FRED-2 / OptiType

Precision HLA typing from next-generation sequencing data
BSD 3-Clause "New" or "Revised" License
183 stars 74 forks source link

hla translation #79

Open ktroule opened 6 years ago

ktroule commented 6 years ago

Hi For some downstream analysis I need to identify the fasta sequence used for the hla allele called. For instance, if optitype called A*01:01 I would need to know its fasta sequence, which would be >HLA00001 HLA-A*01:01:01:01.

But A*01:01 matches in many places. I would be happy if there is a way to go from A*01:01 to HLA00001

Is there a way to obtain this?

Thanks

andras86 commented 6 years ago

Hi, You can tweak the code around line 421 in OptiTypePipeline.py at result_4digit = result.applymap(get_types). result contains the HLA00001-like identifiers, you can either just write that result DataFrame to a custom file, or just say result_4digit = result.

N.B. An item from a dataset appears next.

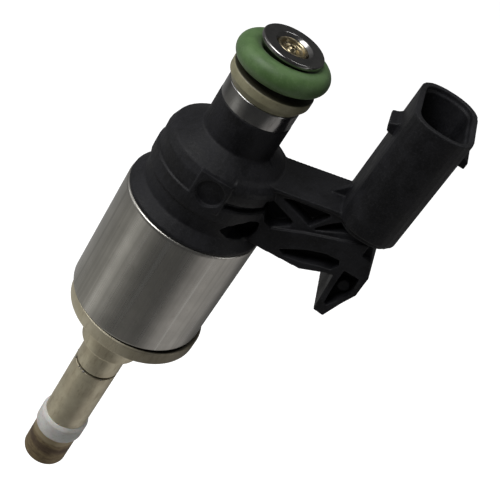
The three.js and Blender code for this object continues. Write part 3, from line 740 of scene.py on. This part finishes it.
def can():
    """The coil's can, with its top lip turned in and its floor hidden by the ring."""
    outer, bottom, top = CAN_RADIUS, CAN_BOTTOM, CAN_TOP
    hole, wall, floor = 5.57, 1.3, 2.3
    turned(
        "coil_can",
        [
            [hole, bottom], [outer - 0.35, bottom],
            [outer - 0.06, bottom + 0.12], [outer, bottom + 0.35],
            [outer, top - 0.42], [outer - 0.08, top - 0.14],
            [outer - 0.3, top], [outer - wall, top - 0.05],
            [outer - wall, bottom + floor], [hole, bottom + floor],
        ],
        "can_steel", ["magnet_pot"], segments=192, radius=0.12,
    )


def seat_ring():
    """The loose ring under the can, off centre, with a low step on top where the can sits."""
    low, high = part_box("seat_ring")
    bottom, top = low.z / MM, high.z / MM
    centre = (low.x + high.x) / 2 / MM
    outer = (high.x - low.x) / 2 / MM
    hole = 5.5
    turned(
        "seat_ring_turned",
        [
            [hole, bottom], [outer - 0.45, bottom], [outer, bottom + 0.4], [outer, top - 0.4],
            [outer - 0.22, top - 0.16], [outer - 0.5, top - 0.14], [outer - 1.2, top - 0.2],
            [outer - 1.4, top], [hole, top],
        ],
        "steel", ["seat_ring"], look="ring_steel", segments=192, centre_x=centre, radius=0.12,
    )


def nozzle():
    """Housing and nozzle, welded together at a groove, and the white ring near the tip."""
    tube, bore, weld = NOZZLE_RADIUS, NOZZLE_BORE, WELD
    spigot, spigot_top, socket = 2.95, 27.4, 2.97
    hub, hub_top = 4.78, 39.06
    tip, seal_room, seal_top, seat_room = 3.63, 3.1, 10.57, 2.77
    turned(
        "housing_turned",
        [
            # upper nozzle tube, from the weld up
            [socket, weld["top"] + 0.05], [3.38, weld["top"] + 0.05], [tube - 0.03, 24.02], [tube, 24.1],
            [tube, 28.6],
            # hub
            [4.6, 28.86], [hub, 29.15], [hub, hub_top],
            # collar inside the can
            [5.55, hub_top], [5.55, 41.4], [5.5, 41.42], [5.5, 46.78], [4.55, 46.78], [4.55, 41.2],
            # bore
            [bore, 39.6], [bore, 27.45], [socket, 27.45],
        ],
        "steel", ["valve_housing"], radius=0.08,
    )
    turned(
        "nozzle_turned",
        [
            # tip
            [seat_room, 0.12], [3.2, 0.12], [3.5, 0.28], [tip, 0.62], [tip, SEAL_BOTTOM],
            # groove for the white ring
            [seal_room, SEAL_BOTTOM], [seal_room, seal_top], [tube, seal_top],
            # tube, weld groove and spigot
            [tube, weld["bottom"] - 0.14], [tube - 0.05, weld["bottom"] - 0.04],
            [weld["radius"], weld["bottom"]], [weld["radius"], weld["top"]],
            [spigot, weld["top"]], [spigot, spigot_top],
            # bore and room for the seat
            [bore, spigot_top], [bore, 5.4], [seat_room, 5.4],
        ],
        "steel", ["valve_body"], radius=0.06,
    )
    turned(
        "sealing_ring",
        [[3.12, 6.97], [3.86, 6.97], [3.98, 7.3], [3.98, 9.95], [3.62, 10.55], [3.12, 10.55]],
        "white_plastic", ["combustion_seal"], radius=0.12,
    )


SPRING = {"wire": 0.2, "turns": 5, "clearance": 0.1, "steps_per_turn": 40, "sides": 14}


def spring():
    """The closing spring in round wire. Its foot stays clear of the needle's head at full lift."""
    low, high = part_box("closing_spring")
    wire, turns, sides = SPRING["wire"], SPRING["turns"], SPRING["sides"]
    coil = high.y / MM - wire
    bottom, top = low.z / MM + SPRING["clearance"] + wire, high.z / MM - wire
    count = turns * SPRING["steps_per_turn"]
    shape = bmesh.new()
    rings = []
    for i in range(count + 1):
        angle = 2 * math.pi * turns * i / count
        outward = Vector((math.cos(angle), math.sin(angle), 0))
        centre = outward * coil + Vector((0, 0, bottom + (top - bottom) * i / count))
        rings.append([])
        for k in range(sides):
            turn = 2 * math.pi * k / sides
            place = centre + wire * (outward * math.cos(turn) + Vector((0, 0, math.sin(turn))))
            rings[-1].append(shape.verts.new(place * MM))
    for here, there in zip(rings, rings[1:]):
        for k in range(sides):
            n = (k + 1) % sides
            shape.faces.new((here[k], there[k], there[n], here[n]))
    shape.faces.new(rings[0])
    shape.faces.new(reversed(rings[-1]))
    bmesh.ops.recalc_face_normals(shape, faces=shape.faces)
    placed("round_wire_spring", as_mesh("round_wire_spring", shape), "steel", ["closing_spring"])


BEAD_AZIMUTHS = [-128, -119, -112, -60, -35, 10, 40, 75, 110, 150, 176, -160]


def weld_beads():
    """Drops of spatter on the lower lip of the weld groove between housing and nozzle."""
    chance = random.Random(4)
    shape = bmesh.new()
    for azimuth in BEAD_AZIMUTHS:
        size = 0.11 + 0.09 * chance.random()
        angle = math.radians(azimuth + 3 * chance.random())
        height = WELD["bottom"] - 0.08 + 0.12 * chance.random()
        radius = NOZZLE_RADIUS - 0.05
        place = Vector((radius * math.cos(angle), radius * math.sin(angle), height)) * MM
        drop = Matrix.Translation(place)
        bmesh.ops.create_icosphere(shape, subdivisions=2, radius=size * MM, matrix=drop)
    placed("weld_beads", as_mesh("weld_beads", shape), "steel", [], look="magnetic_steel")


# ---- Black moulding -----------------------------------------------------------------------------

SKIN_CELL = 0.12  # size of the skin's surface cells, which also rounds its edges
SKIN_SMOOTHING = 3  # rounds of smoothing
SKIN_KEPT = 0.25  # share of the skin's faces that is kept


def moulding():
    """The housing, arm and socket as one moulded skin with soft edges."""
    work = bpy.data.objects.new("moulded_housing_work", cad_mesh("overmould"))
    bpy.context.scene.collection.objects.link(work)
    skin = work.modifiers.new("skin", "REMESH")
    skin.mode = "VOXEL"
    skin.voxel_size = SKIN_CELL * MM
    skin.use_smooth_shade = True
    ease = work.modifiers.new("ease", "SMOOTH")
    ease.factor = 0.5
    ease.iterations = SKIN_SMOOTHING
    shrink = work.modifiers.new("shrink", "DECIMATE")
    shrink.ratio = SKIN_KEPT
    bpy.context.view_layer.update()
    seen = work.evaluated_get(bpy.context.evaluated_depsgraph_get())
    final = bpy.data.meshes.new_from_object(seen)
    bpy.data.objects.remove(work)
    placed("moulded_housing", final, "black_plastic", ["overmould"])


# ---- Build --------------------------------------------------------------------------------------

add_camera()
add_lights()
add_floor()
dress_carried_nodes()
inlet()
collar()
o_ring()
backup_ring()
can()
seat_ring()
nozzle()
spring()
weld_beads()
moulding()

ktroule commented 6 years ago

Great. I'll explore it.

Rashesh7 commented 6 years ago

Hi @andras86 , I had a similar question. Did you have a reason to just use the 4digits like A01:01 instead of the whole allele name A01:01:01:01 ?

In http://hla.alleles.org/ they have combined alleles with the same exon2 and exon3 sequences into G groups whereas if exon2 and exon3 code for the same protein(even with some difference in the genomic sequences) are combined together into a P group.

Would the 4digit output by OptiType be similar to a P group or G group?

Your help and suggestion is highly appreciated. Thanks.

andras86 commented 6 years ago

Hi Rashesh,

The main reason is because there was no way to benchmark the accuracy of the calls beyond 4-digit level, hence avoiding "significant digits" in the csv than we couldn't vouch for. As for whether the 4-digit csv output is more akin to the P or G groups: no such group look-ups are performed, they are trimmed versions of the full name. Of course for most alleles this will match their P-group, but we aren't doing it actively.

Rashesh7 commented 6 years ago

Hi Andras, Thank you for the quick reply. That makes sense. If we need the full allele name I can edit OptiTypePipeline.py as you mentioned above.

Last couple of questions: 1) Is there a plan to update the backend HLA database? The latest release just recently came out. (3.33.0) 2) Is there a plan to add Somatic variant calling?

I apologize for many questions. Its just I recently benchmarked a few tools and found OptiType to be more robust across technologies and with good accuracy. And it would be great to have a somatic calling capability.

Thank you!

andras86 commented 6 years ago

Hi Rashesh, I know the next major release (handling Class II, somatic calling and a fresh database) is becoming a running joke by now, but it's coming. I'm glad to hear that you found OptiType robust across technologies!